El Capitan isn’t just any supercomputer. It’s now the fastest in the world. It hit 1.742 exaFLOPS in the High-Performance Linpack benchmark, making it the third computer to ever reach exascale computing speeds.

For reference, an exaFLOP is 1 quintillion (10^18) calculations per second, a major leap from regular laptops, which perform at a few hundred gigaFLOPS.

In terms of raw power, El Capitan can peak at 2.746 exaFLOPS. For comparison, Frontier, the second-fastest supercomputer at Oak Ridge National Laboratory, reaches 2.056 exaFLOPS.

The supercomputer’s job will mainly involve national security and high-energy physics research. It will help in material discovery, nuclear data, and weapon design, as well as other top-secret projects.

Construction began in May 2023, and by November 2024, El Capitan was up and running.
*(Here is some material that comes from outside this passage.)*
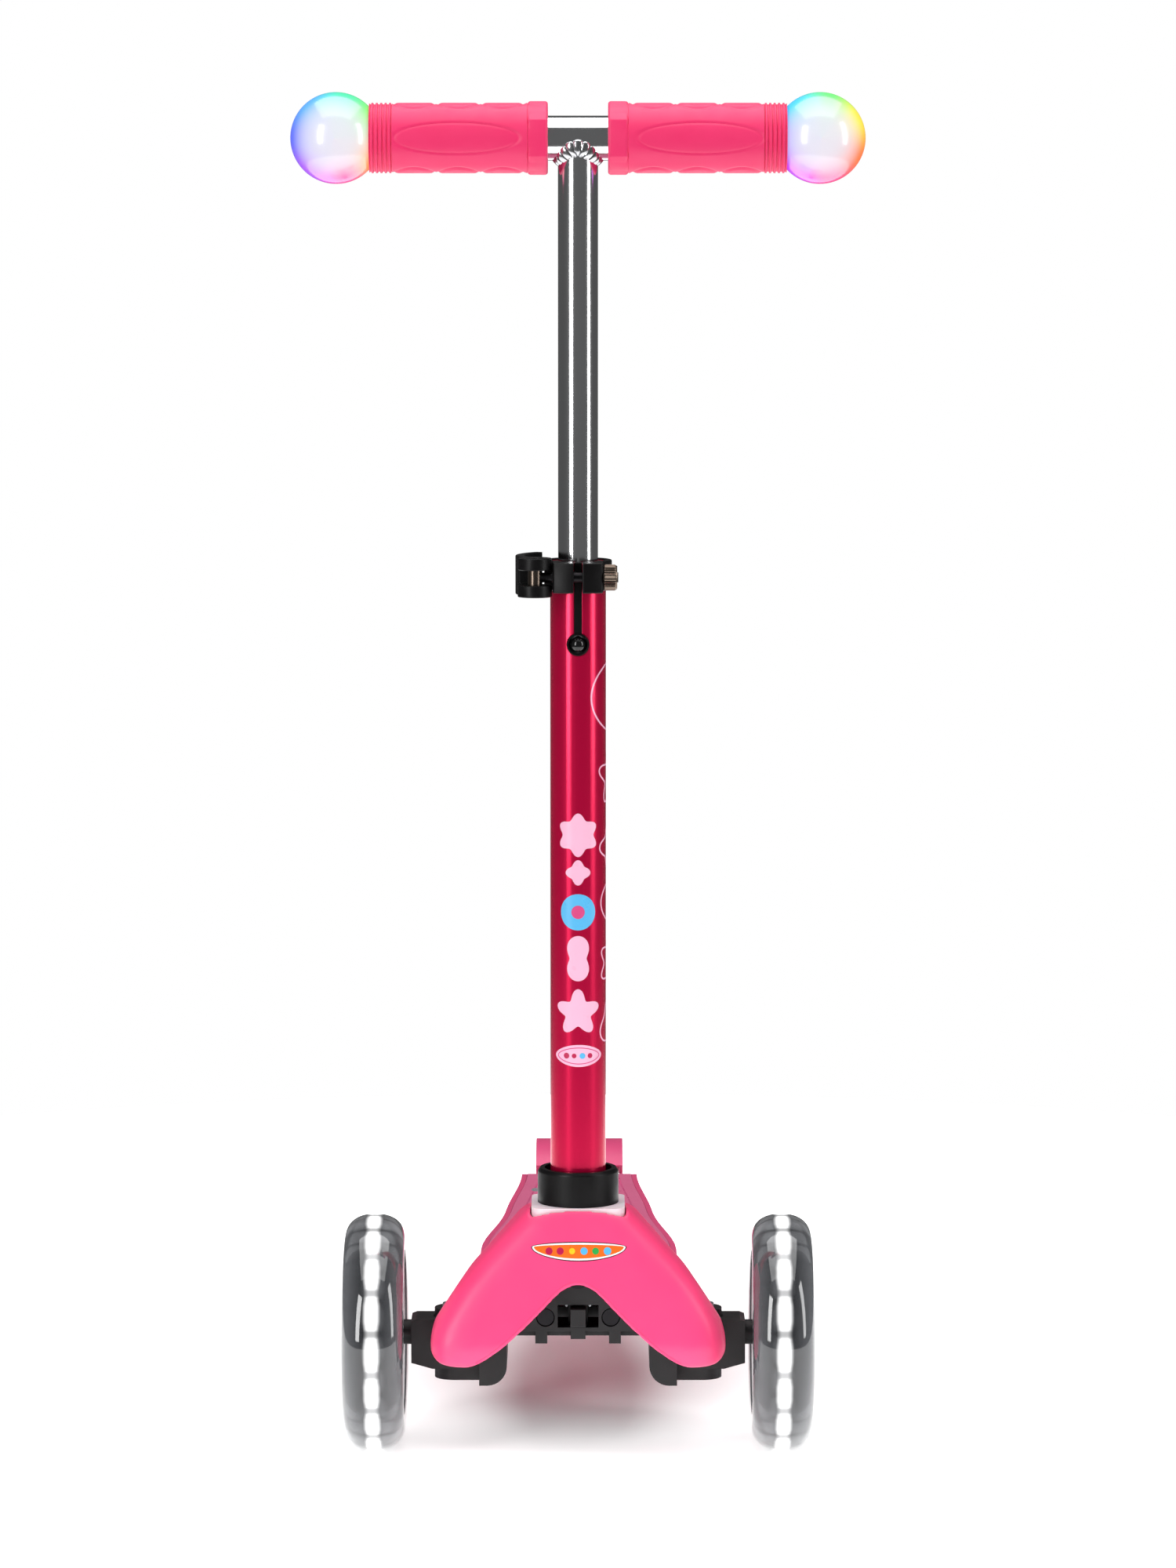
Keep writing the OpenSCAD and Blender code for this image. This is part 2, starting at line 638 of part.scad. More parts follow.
module rear_axle() color(steel) at_rear() {
    rod_x(-cheek_in - cheek_t - seat_gap, cheek_in + cheek_t + 7, axle_r);
    translate([-cheek_in - cheek_t - 5, 0, 0]) rotate([0, 90, 0]) cylinder(h = 5 - seat_gap, r = 7.2, $fn = 6);
}

module rear_axle_fittings() color(steel) at_rear() {
    translate([cheek_in + cheek_t + seat_gap, 0, 0]) rotate([0, 90, 0]) difference() {
        cylinder(h = 6, r = 7.2, $fn = 6);
        translate([0, 0, -1]) cylinder(h = 10, r = axle_r + press_gap);
    }
    both_sides() ring_x(rear_tyre_w / 2 - 1.2, cheek_in - seat_gap, axle_r + press_gap, axle_r + 2);
}

// ---- Brake ----
module brake_fender() color(deep_pink) at_rear() {
    half = fender_w / 2;
    mid = (brake_in + brake_out) / 2;
    link = [[pivot_y, pivot_z + 5.2], [pivot_y, pivot_z - 5.2], [-26, 19], [-22, 30],
        [pivot_y + 13, pivot_z + 5.2]];
    tail = [[mid * cos(25), mid * sin(25)], [tail_reach, 24], [tail_reach, 24 + fender_t],
        [mid * cos(28), mid * sin(28)]];
    difference() {
        union() {
            facing_x() rotate([0, 0, 24]) rotate_extrude(angle = 106, $fn = 96) polygon([[34, -half],
                [brake_out, -half], [brake_out, half], [34, half], [34, half - fender_t],
                [brake_in, half - fender_t], [brake_in, -half + fender_t], [34, -half + fender_t]]);
            both_sides() translate([half - fender_t, 0, 0]) facing_x() linear_extrude(fender_t) union() {
                polygon(link);
                translate([pivot_y, pivot_z]) circle(r = 5.5);
            }
            translate([-half + 3, 0, 0]) facing_x() linear_extrude(fender_w - 6) polygon(tail);
        }
        translate([0, pivot_y, pivot_z]) rod_x(-40, 40, 2.5 + run_gap);
    }
}

module brake_pin() color(steel) at_rear() translate([0, pivot_y, pivot_z]) rod_x(-28.8, 28.8, 2.5);

module brake_spring() color(steel) at_rear() translate([-8, pivot_y, pivot_z]) rotate([0, 90, 0])
    coil(3.8, 1.2, 16, 8);

// ---- Lower tube and clamp ----
module lower_tube() color(magenta) at_front() difference() {
    translate([0, 0, tube_bottom]) cylinder(h = lower_top - tube_bottom, r = lower_r, $fn = 96);
    translate([0, 0, tube_bottom - 1]) cylinder(h = lower_top, r = lower_bore, $fn = 96);
    box(-1.95, 1.95, -lower_r - 1, 0, ball_z, lower_top + 1);
    translate([0, 0, ball_z]) rod_y(-lower_r - 2, 0, 5.65);
}

module tube_plug() color(black) at_front() translate([0, 0, tube_bottom])
    cylinder(h = 12, r = lower_bore - press_gap);

module guide_shim() color(black) at_front() {
    difference() {
        union() {
            translate([0, 0, ball_z - 17]) cylinder(h = lower_top - ball_z + 17, r = lower_bore - press_gap);
            box(-1.9, 1.9, -lower_r, 0, ball_z, lower_top);
            translate([0, 0, ball_z]) rod_y(-lower_r - 0.7, 0, 5.6);
        }
        translate([0, 0, ball_z - 30]) cylinder(h = 200, r = upper_r + run_gap);
        translate([0, 0, ball_z]) rod_y(-lower_r - 2, 0, 4.7);
    }
}

module clamp_collar() color(black) at_front() translate([0, 0, clamp_z]) difference() {
    linear_extrude(clamp_h) difference() {
        union() {
            circle(r = clamp_r);
            intersection() {
                circle(r = 8 - ear_y);
                translate([-ear_half, ear_y - 8]) square([2 * ear_half, -ear_y]);
            }
        }
        circle(r = lower_r + slide_gap / 6);
        translate([-clamp_slit / 2, -50]) square([clamp_slit, 50]);
    }
    translate([0, ear_y, clamp_h / 2]) rod_x(-30, 30, clamp_bolt_d / 2 + press_gap);
}

module clamp_bolt() color(steel) at_front() translate([0, ear_y, clamp_mid])
    rod_x(cam_x, ear_half + 7.5, clamp_bolt_d / 2);

module clamp_nut() color("#6F6254") at_front() translate([0, ear_y, clamp_mid])
    ring_x(ear_half + 0.2, ear_half + 7, clamp_bolt_d / 2 + press_gap, clamp_nut_d / 2);

module barrel_pin() color(steel) at_front() translate([cam_x, ear_y, clamp_mid]) difference() {
    translate([0, 0, -lever_h / 2 + 0.6]) cylinder(h = lever_h - 1.2, r = barrel_r);
    rod_x(0, 20, clamp_bolt_d / 2 + press_gap);
}

// The lever curls back round the tube. Its fork holds the barrel pin.
module clamp_lever() color(black) at_front() {
    outer = norm([cam_x, ear_y]) + 1.4;
    inner = outer - 4.6;
    pin_angle = atan2(ear_y, cam_x) + 360;
    tip_angle = 132;
    reach = 2 * outer;
    difference() {
        translate([0, 0, clamp_mid - lever_h / 2]) linear_extrude(lever_h) difference() {
            union() {
                translate([cam_x, ear_y]) circle(r = cam_r);
                intersection() {
                    difference() {
                        circle(r = outer);
                        circle(r = inner);
                    }
                    polygon([[0, 0], for (a = [tip_angle, 178, pin_angle - 3]) reach * [cos(a), sin(a)]]);
                }
            }
            translate([cam_x, ear_y]) circle(r = barrel_r + run_gap);
        }
        // gap between the prongs of the fork
        box(-reach, reach, ear_y - 2 * cam_r, ear_y + cam_r + 1.5, clamp_mid - lever_h / 2 + prong_h,
            clamp_mid + lever_h / 2 - prong_h);
    }
}

module ball_button() color(black) at_front() translate([0, 0, ball_z]) {
    reach = lower_r + 2.8;
    rod_y(-reach + ball_d / 2, -upper_r - 2.8, ball_d / 2);
    translate([0, -reach + ball_d / 2, 0]) difference() {
        sphere(r = ball_d / 2);
        box(-10, 10, 0, 10, -10, 10);
    }
}

// ---- Upper tube and handlebar ----
module upper_tube() color("#D8DADC") at_front() difference() {
    translate([0, 0, upper_bottom]) cylinder(h = bar_z - upper_bottom, r = upper_r, $fn = 96);
    translate([0, 0, upper_bottom - 1]) cylinder(h = bar_z, r = upper_r - bar_wall, $fn = 96);
    translate([0, 0, bar_z]) rod_x(-30, 30, bar_r + press_gap);
}

module upper_plug() color(black) at_front() translate([0, 0, upper_bottom]) {
    cylinder(h = 8, r = upper_r - bar_wall - press_gap);
    translate([0, 0, -3]) cylinder(h = 3 - seat_gap, r = upper_r - 0.2);
    translate([0, 0, -1]) cylinder(h = 2, r = upper_r - bar_wall - 1);
}

module crossbar() color("#D8DADC") at_front() translate([0, 0, bar_z])
    ring_x(-bar_end, bar_end, bar_r - bar_wall, bar_r);

module weld_bead() color("#C9CBCD") at_front() difference() {
    translate([0, 0, bar_z - bar_r - 2.5]) cylinder(h = bar_r, r1 = upper_r + 1, r2 = upper_r + 3.2);
    cylinder(h = bar_z, r = upper_r + press_gap);
    translate([0, 0, bar_z]) rod_x(-30, 30, bar_r + press_gap);
}

module grip() color(deep_pink) at_front() translate([0, 0, bar_z]) difference() {
    rib_pitch = 2.2;
    ribs = 5;
    ribs_start = grip_end - ribs * rib_pitch;
    union() {
        intersection() {
            rotate([30, 0, 0]) translate([grip_gap, 0, 0]) rotate([0, 90, 0])
                rotate([0, 0, 30]) cylinder(h = flange_w, r = flange_d / 2 + 0.6, $fn = 6);
            rod_x(grip_gap, flange_out, flange_d / 2);
        }
        rod_x(flange_out - 1, ribs_start, grip_d / 2);
        rod_x(ribs_start - 1, grip_end, grip_d / 2 - 0.8);
        for (i = [0 : ribs - 1])
            rod_x(ribs_start + i * rib_pitch, ribs_start + i * rib_pitch + 1.3, grip_d / 2);
    }
    rod_x(0, bar_end + 0.2, bar_r + run_gap);
    rod_x(0, globe_x - cup_r, stem_r + slide_gap);
    for (x = [0, globe_travel]) translate([globe_x - x, 0, 0]) sphere(r = cup_r, $fn = 96);
}

module light_modules() color("#3B6B4A") at_front() translate([0, 0, bar_z]) both_sides() difference() {
    rod_x(bar_end - module_l, bar_end - 0.5, bar_r - bar_wall - 0.2);
    rod_x(stem_in - globe_travel - 1, bar_end + 5, stem_r + run_gap);
}

module light_globe() color([0.95, 0.97, 1, 0.6]) at_front() translate([globe_x, 0, bar_z]) difference() {
    union() {
        sphere(r = globe_r, $fn = 96);
        rod_x(stem_in - globe_x, 0, stem_r);
    }
    sphere(r = globe_r - globe_wall, $fn = 96);
    rod_x(stem_in - globe_x - 1, 0, stem_r - 1.5);
}

deck();
deck_mat();
deck_screws();
front_cover();
cover_gasket();
chassis_body();
chassis_base();
chassis_screws();
lean_pin();
kingpins();
steering_springs();
rear_axle();
rear_axle_fittings();
brake_pin();
brake_spring();
steering_head();
head_bushes();
button_spring();
release_button();
tie_rod();
knuckle();  // knuckle_left
right_side() knuckle();  // knuckle_right
axle_stud();  // axle_stud_left
right_side() axle_stud();  // axle_stud_right
axle_nut();  // axle_nut_left
right_side() axle_nut();  // axle_nut_right
front_tyre();  // front_tyre_left
right_side() front_tyre();  // front_tyre_right
front_hub();  // front_hub_left
right_side() front_hub();  // front_hub_right
light_ring();  // light_ring_left
right_side() light_ring();  // light_ring_right
wheel_bearings();  // wheel_bearings_left
right_side() wheel_bearings();  // wheel_bearings_right
hub_cap();  // hub_cap_left
right_side() hub_cap();  // hub_cap_right
rear_tyre();
rear_hub();
rear_bearings();
brake_fender();
lower_tube();
tube_plug();
guide_shim();
clamp_collar();
clamp_bolt();
clamp_nut();
barrel_pin();
clamp_lever();
ball_button();
upper_tube();
upper_plug();
crossbar();
weld_bead();
grip();  // grip_left
right_side() grip();  // grip_right
light_modules();
light_globe();  // light_globe_left
right_side() light_globe();  // light_globe_right
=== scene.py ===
from math import cos, exp, hypot, pi, radians, sin, sqrt

import bmesh
import bpy
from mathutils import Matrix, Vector
from mathutils.bvhtree import BVHTree


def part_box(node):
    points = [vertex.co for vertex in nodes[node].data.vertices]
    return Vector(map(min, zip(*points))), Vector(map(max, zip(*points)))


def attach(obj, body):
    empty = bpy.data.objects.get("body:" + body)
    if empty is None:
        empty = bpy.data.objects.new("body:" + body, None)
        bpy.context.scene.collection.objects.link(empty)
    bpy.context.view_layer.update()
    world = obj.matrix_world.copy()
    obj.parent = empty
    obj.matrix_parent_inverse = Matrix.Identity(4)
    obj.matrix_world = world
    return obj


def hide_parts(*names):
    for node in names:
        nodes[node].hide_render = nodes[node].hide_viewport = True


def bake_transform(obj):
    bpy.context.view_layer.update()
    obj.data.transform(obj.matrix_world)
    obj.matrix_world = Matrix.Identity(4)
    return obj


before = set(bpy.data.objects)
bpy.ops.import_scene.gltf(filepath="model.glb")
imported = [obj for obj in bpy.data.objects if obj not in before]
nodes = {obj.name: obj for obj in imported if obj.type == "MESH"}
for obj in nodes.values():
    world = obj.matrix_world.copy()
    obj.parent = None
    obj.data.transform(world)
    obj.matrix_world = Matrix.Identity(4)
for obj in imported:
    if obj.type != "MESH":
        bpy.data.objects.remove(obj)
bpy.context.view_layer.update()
bpy.context.scene.view_settings.view_transform = "Standard"
mm = 0.001


def centreOf(node):
    low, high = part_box(node)
    return (low + high) / 2


frontAxle = Vector((0, centreOf("front_tyre_left").y, centreOf("front_tyre_left").z))
barCentre = centreOf("crossbar")
print("frame loaded:", len(nodes), "nodes")

# Small helpers for meshes
meshRules = {"merge": 1e-6, "flat": 1e-7, "sharp": 32, "segments": 4}


def around(count):
    return [2 * pi * i / count for i in range(count)]


def putIn(name, data):
    made = bpy.data.objects.new(name, data)
    bpy.context.scene.collection.objects.link(made)
    return made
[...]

It became fully operational shortly before its dedication on January 9, 2025.

Inside, El Capitan is powered by over 11 million cores, including both processing and graphics cores. The system uses 44,544 AMD MI300A units, which combine high-performance CPUs and GPUs along with 128GB of high-bandwidth memory for faster computations with lower power usage.

This supercomputer was commissioned by the U.S. Department of Energy’s CORAL-2 program to replace the Sierra supercomputer, which has been in service since 2018.